> [Exercise details] From the line with "ring_opening();" to the line with "points = [vertex.co", both lines included, set down exactly those lines, please, and no others.

.....

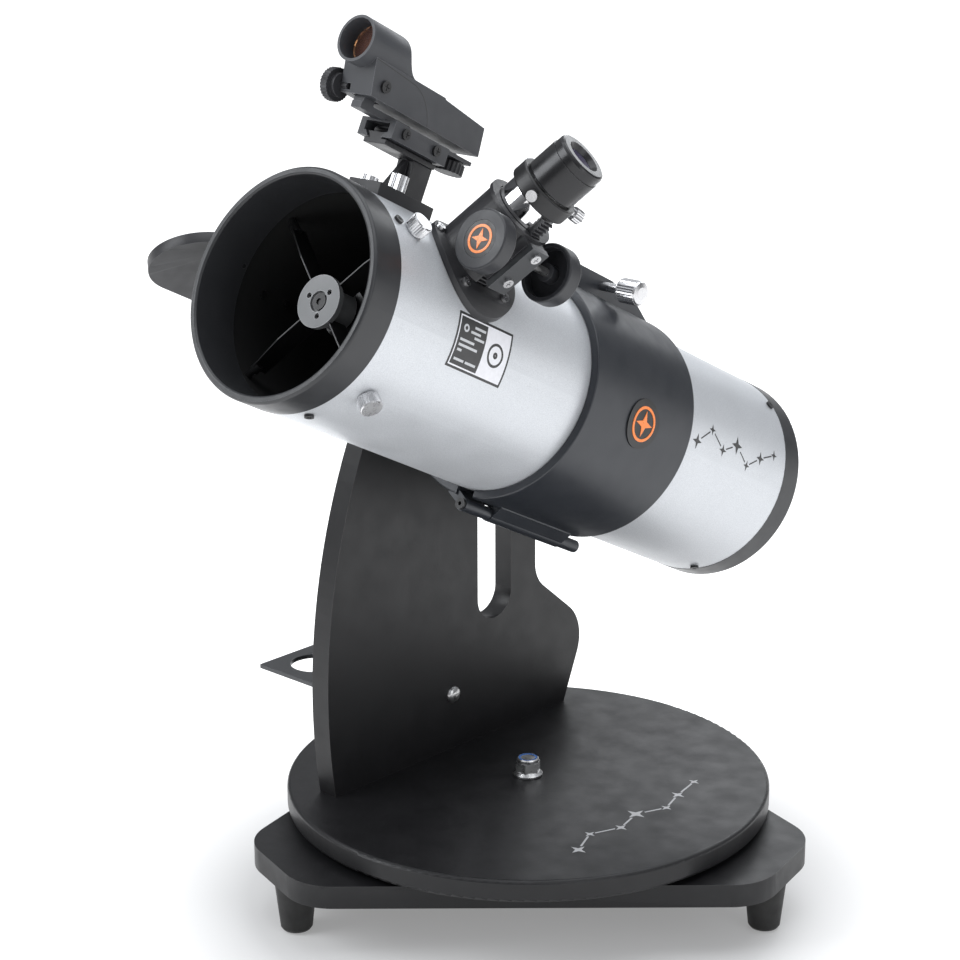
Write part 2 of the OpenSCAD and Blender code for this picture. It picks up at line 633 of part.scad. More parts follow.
module focus_knobs() color([0.13, 0.13, 0.14]) in_focuser() translate([pinion_w, 0, pinion_t])
  for (a = [0, 180]) rotate([0, 0, a]) translate([0, -37, 0]) rotate([-90, 0, 0]) knob_half();

module knob_badges() color([0.92, 0.45, 0.12]) in_focuser() translate([pinion_w, 0, pinion_t])
  for (a = [0, 180]) rotate([0, 0, a]) translate([0, -36.9, 0]) rotate([-90, 0, 0]) rod(11.4, 1.2);

module eyepiece_holder() color([0.09, 0.09, 0.1]) in_focuser() difference() {
  rotate_extrude($fn = 96) {
    translate([0, 126.5 + eps]) square([19.8, 10.5]);
    translate([0, 127.6]) square([20.6, 8.2]);
    translate([19.6, 127.6]) circle(1, $fn = 24);
    translate([19.6, 135.8]) circle(1, $fn = 24);
  }
  translate([0, 0, 120]) cylinder(r = barrel_r + fit, h = 30, $fn = 96);
  translate([0, 0, 120]) cylinder(r = barrel_r + 0.35, h = 8, $fn = 96);
  for (a = [-57, 75, 180]) translate([0, 0, 131.6]) rotate([0, 0, a]) rod_x(2 + fit, 30);
}

module holder_screws() color([0.82, 0.82, 0.82]) in_focuser() for (a = [-57, 180]) translate([0, 0, 131.6])
  rotate([0, 0, a]) translate([barrel_r + 0.4, 0, 0]) {
    rod_x(2, 6);
    translate([4.9, 0, 0]) rod_x(3.4, 3);
  }

module lock_screw() color([0.7, 0.7, 0.7]) in_focuser() translate([0, 0, 131.6]) rotate([0, 0, 75])
  translate([barrel_r + 0.4, 0, 0]) {
    rod_x(2, 9);
    translate([6.6, 0, 0]) rod_x(2.8, 3);
    translate([9, 0, 0]) rotate([0, 90, 0]) knurled(4.4, 6, 0.4, 18);
  }

module eyepiece_barrel() color([0.86, 0.86, 0.87]) in_focuser() difference() {
  translate([0, 0, 110]) cylinder(r = barrel_r, h = 27.4 - eps, $fn = 96);
  translate([0, 0, 109]) cylinder(r = barrel_r - 1.2, h = 30, $fn = 96);
}

module eyepiece_body() color([0.08, 0.08, 0.08]) in_focuser() difference() {
  union() {
    rotate_extrude($fn = 96) {
      translate([0, 137.4]) square([16.6, 6]);
      translate([0, 138.4]) square([17.5, 18]);
      translate([0, 155]) polygon([[0, 0], [17.5, 0], [16.9, 1], [16.9, 6.2], [16.2, 7.6], [15, 8.2], [0, 8.2]]);
    }
    translate([0, 0, 130]) cylinder(r = barrel_r - 1.25, h = 10, $fn = 96);
  }
  translate([0, 0, 120]) cylinder(r = 12, h = 36, $fn = 96);
  translate([0, 0, 150]) cylinder(r = 9, h = 30, $fn = 96);
  rotate_extrude($fn = 96) polygon([[0, 160], [9, 160], [11.5, 164], [0, 164]]);
}

module eyepiece_lenses() color([0.7, 0.8, 0.85, 0.4]) in_focuser() {
  translate([0, 0, 150]) cylinder(r = 8.95, h = 9.8, $fn = 64);
  translate([0, 0, 131]) cylinder(r = 11.95, h = 4, $fn = 64);
}

/* ---------- finder ---------- */

module finder_bracket() color([0.1, 0.1, 0.11]) in_tube() {
  difference() {
    union() {
      translate([-13, 39, 60]) cube([26, 49, 16.6]);
      translate([-6.5, 0, 0]) rotate([90, 0, 90]) linear_extrude(13) polygon([[67.5, 76], [66, 99], [83, 99], [83, 76]]);
      translate([-2, 0, 0]) rotate([90, 0, 90]) linear_extrude(4) polygon([[53, 76], [65, 98.4], [70, 98.4], [70, 76]]);
      translate([-9, 36, 98]) cube([18, 46, 3.2]);
      translate([0, 82, 101]) rotate([90, 0, 0]) linear_extrude(46) polygon([[-5, 0], [5, 0], [8, 4], [-8, 4]]);
    }
    tube_cyl(tube_r + eps, 20, 120);
    for (p = [stud_low, stud_tall]) translate([p[0], p[1], 60]) rod(2 + fit, 20);
  }
}

module bracket_stud(p, h) translate([p[0], p[1], 0]) {
  translate([0, 0, 65]) rod(2, 14);
  translate([0, 0, 65]) rod(3.6, 2);
  translate([0, 0, 76.6 + eps]) knurled(5.4, h, 0.35, 24);
}

module bracket_nuts() color([0.84, 0.84, 0.84]) in_tube() {
  bracket_stud(stud_low, 4.4);
  bracket_stud(stud_tall, 9.5);
}

module finder_clamp() color([0.11, 0.11, 0.12]) in_tube() difference() {
  union() {
    translate([-14, 34.5, 101.6]) cube([28, 49.5, 10.8]);
    translate([-9, 80, 110.6]) cube([18, 31, 2.4]);
    translate([-4, 13, 111.4]) cube([8, 44, 4]);
    translate([-4, pivot_fs - 4.6, 112]) cube([8, 9.2, pivot_fh - 112]);
    translate([-4, pivot_fs, pivot_fh]) rod_x(4.6, 8);
  }
  translate([-20, pivot_fs, pivot_fh]) rod_x(2 + eps, 40);
  translate([0, 90, 101]) rotate([90, 0, 0]) linear_extrude(60) polygon([[-5.1, -1], [5.1, -1], [5.1, 0], [8.1, 4.06], [-8.1, 4.06], [-5.1, 0]]);
  translate([-9.5, 30, 104.9]) cube([19, 14, 5.6]);
  for (s = [44.6, 73]) translate([-20, s, 107.6]) rod_x(1.8 + fit, 40);
  translate([0, adjust_s, 100]) rod(2 + fit, 20);
}

module finder_screws() color([0.12, 0.12, 0.12]) in_tube() {
  for (s = [44.6, 73]) translate([14 + eps, s, 107.6]) rotate([0, 90, 0]) pan_screw(1.8, 9, 3.2, 1.6);
  translate([12.5 + gap, pivot_fs, pivot_fh]) rotate([0, 90, 0]) pan_screw(2, 20, 3.6, 1.6);
}

module finder_adjuster() color([0.12, 0.12, 0.13]) in_tube() translate([0, adjust_s, 0]) {
  translate([0, 0, 102.6]) knurled(9, 6.6, 0.6, 20);
  translate([0, 0, 108]) rod(5, 2.3);
  translate([0, 0, 108]) rod(2, 7);
}

hood_r = 14;        // hood of the finder, its bore and its height above the tube axis
hood_bore = 12.4;
hood_h = 147;
hood_s0 = -3.4;
head_w = 25;

head_pts = [[10, 118.4], [111, 117], [108.6, 134.4], [70, 138], [68.5, 138.9], [5, 139.8]];

// Side view of the hood, falling to the body behind the window.
function hood_pts() = concat([[hood_s0, 128], [60, 128], [60, 138.9]],
  arc_pts(44, 153.5, 14.3, -92, -176, 12), [[28.8, 158], [27, 160.4], [24, 162], [hood_s0, 162]]);

module finder_housing() color([0.12, 0.12, 0.13]) in_tube() difference() {
  union() {
    translate([-head_w / 2, 0, 0]) rotate([90, 0, 90]) linear_extrude(head_w) polygon(head_pts);
    intersection() {
      translate([0, 0, hood_h]) tube_cyl(hood_r, hood_s0, 60);
      translate([-hood_r - 2, 0, 0]) rotate([90, 0, 90]) linear_extrude(2 * hood_r + 4) polygon(hood_pts());
    }
  }
  translate([0, 0, hood_h]) tube_cyl(hood_bore, -20, 30);
  translate([0, 0, hood_h]) rotate([-2, 0, 0]) tube_cyl(10.4, -20, 130);
  translate([-20, 10, 122]) rod_x(2 + fit, 15);
  translate([-4.6, 11.4, 110]) cube([9.2, 15.2, 22.4]);
  translate([-13, pivot_fs, pivot_fh]) rod_x(2 + fit, 26);
}

module finder_lens() color([0.7, 0.5, 0.2, 0.5]) in_tube() translate([0, 0, hood_h]) tube_cyl(hood_bore - eps, 9, 11);

module finder_dial() color([0.12, 0.12, 0.12]) in_tube() translate([0, 10, 122]) {
  translate([-19.4, 0, 0]) rod_x(2, 12);
  translate([-21, 0, 0]) rotate([0, 90, 0]) knurled(10, 5, 0.5, 30);
  translate([-16.2, 0, 0]) rod_x(7, 3.2);
}

/* ---------- phone dock ---------- */

module at_dock_screws() for (s = [dock_s - 10.5, dock_s + 10.5]) round_tube(180, s) children();

// Frame of the tray inside the tube frame.
module tray_frame() translate([tray_x, tray_s0, tray_h]) rotate([0, -dock_tilt, 0]) children();

module dock_tray() color([0.1, 0.1, 0.11]) in_tube() tray_frame() difference() {
  union() {
    cylinder(r = tray_r, h = 7, $fn = 128);
    translate([-tray_r, 0, 0]) cube([2 * tray_r, 88, 7]);
  }
  translate([0, 0, 3]) cylinder(r = tray_r - 2.5, h = 6, $fn = 128);
  translate([-tray_r + 2.5, 0, 3]) cube([2 * tray_r - 5, 85.5, 6]);
}

module dock_bracket() color([0.12, 0.12, 0.13]) in_tube() difference() {
  union() {
    intersection() {
      round_tube(180, dock_s) translate([0, 0, 55]) cylinder(r = 16, h = 30, $fn = 64);
      difference() {
        tube_cyl(76, 30, 110);
        tube_cyl(tube_r + eps, 30, 110);
      }
    }
    translate([tray_x + 5, 60, 2]) cube([-74 - tray_x - 5, 12, 8]);
  }
  tray_frame() translate([-60, -60, -eps]) cube([120, 200, 60]);
  at_dock_screws() translate([0, 0, 60]) rod(2.5 + fit, 20);
}

module dock_screws() color([0.12, 0.12, 0.12]) in_tube() at_dock_screws()
  translate([0, 0, 76 + eps]) pan_screw(2.5, 9, 4.2, 2.2);

ground_board();
feet();
foot_screws();
azimuth_bolt();
azimuth_nut();
nut_insert();
glide_pads();
turntable();
side_arm();
arm_screws();
rack_bolt();
eyepiece_rack();
bearing_plate();
optical_tube();
front_ring();
rear_ring();
end_screws();
spider_vanes();
spider_hub();
vane_nuts();
hub_screws();
secondary_holder();
secondary_mirror();
primary_mirror();
mirror_clips();
mirror_cell();
collimation_screws();
cell_springs();
ring_fixed();
hinge_pin();
altitude_bolt();
focuser_body();
focuser_screws();
pinion_cover();
finder_bracket();
bracket_nuts();
finder_clamp();
dock_tray();
dock_bracket();
dock_screws();
altitude_knob();
ring_opening();
ring_badge();
clamp_screw();
draw_tube();
focus_rack();
eyepiece_holder();
holder_screws();
lock_screw();
pinion_shaft();
focus_knobs();
knob_badges();
eyepiece_barrel();
eyepiece_body();
eyepiece_lenses();
finder_housing();
finder_lens();
finder_screws();
finder_dial();
finder_adjuster();
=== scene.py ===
"""Looks, lights and camera for a tabletop reflector telescope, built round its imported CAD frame.

Everything is in metres, in the CAD model's own frame: the tube points to -Y, the arm stands on the -X side.
"""
import json
import math

import bmesh
import bpy
from mathutils import Matrix, Vector


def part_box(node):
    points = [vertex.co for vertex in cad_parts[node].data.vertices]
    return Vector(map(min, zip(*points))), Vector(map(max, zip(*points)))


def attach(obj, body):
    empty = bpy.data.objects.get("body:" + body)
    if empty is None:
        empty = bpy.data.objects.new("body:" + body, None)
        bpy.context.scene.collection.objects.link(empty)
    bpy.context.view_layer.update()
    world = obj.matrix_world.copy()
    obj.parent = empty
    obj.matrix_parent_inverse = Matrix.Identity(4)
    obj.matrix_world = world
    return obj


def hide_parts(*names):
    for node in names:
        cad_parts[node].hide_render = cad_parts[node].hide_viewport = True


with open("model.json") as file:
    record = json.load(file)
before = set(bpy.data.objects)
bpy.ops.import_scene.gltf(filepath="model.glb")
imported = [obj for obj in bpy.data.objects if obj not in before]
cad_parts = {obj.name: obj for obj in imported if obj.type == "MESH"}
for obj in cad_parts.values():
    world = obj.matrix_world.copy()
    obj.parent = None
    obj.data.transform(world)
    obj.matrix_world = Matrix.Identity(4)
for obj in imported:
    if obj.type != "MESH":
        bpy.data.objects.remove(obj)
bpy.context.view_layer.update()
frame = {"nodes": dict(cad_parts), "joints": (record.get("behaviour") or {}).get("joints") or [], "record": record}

NODES = frame["nodes"]
JOINTS = {j["name"]: j for j in frame["joints"]}
MM = 0.001

# ---------------------------------------------------------------- the tube's own frame

PIVOT = Vector(JOINTS["altitude"]["pos_m"])
REAR = Vector(JOINTS["ring_half_open"]["axis"]).normalized()
ACROSS = Vector((1, 0, 0))
UP = ACROSS.cross(REAR)
FRONT = min((v.co - PIVOT).dot(REAR) for v in NODES["front_ring"].data.vertices)
AZIMUTH = Vector(JOINTS["azimuth"]["pos_m"])
TURNTABLE_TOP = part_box("turntable")[1][2]


def in_tube(across, s, up):
    """Point at a distance s behind the front face, across and up from the tube's axis."""
    return PIVOT + REAR * (FRONT + s) + ACROSS * across + UP * up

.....

> [Correct output]
ring_opening();
ring_badge();
clamp_screw();
draw_tube();
focus_rack();
eyepiece_holder();
holder_screws();
lock_screw();
pinion_shaft();
focus_knobs();
knob_badges();
eyepiece_barrel();
eyepiece_body();
eyepiece_lenses();
finder_housing();
finder_lens();
finder_screws();
finder_dial();
finder_adjuster();
=== scene.py ===
"""Looks, lights and camera for a tabletop reflector telescope, built round its imported CAD frame.

Everything is in metres, in the CAD model's own frame: the tube points to -Y, the arm stands on the -X side.
"""
import json
import math

import bmesh
import bpy
from mathutils import Matrix, Vector


def part_box(node):
    points = [vertex.co for vertex in cad_parts[node].data.vertices]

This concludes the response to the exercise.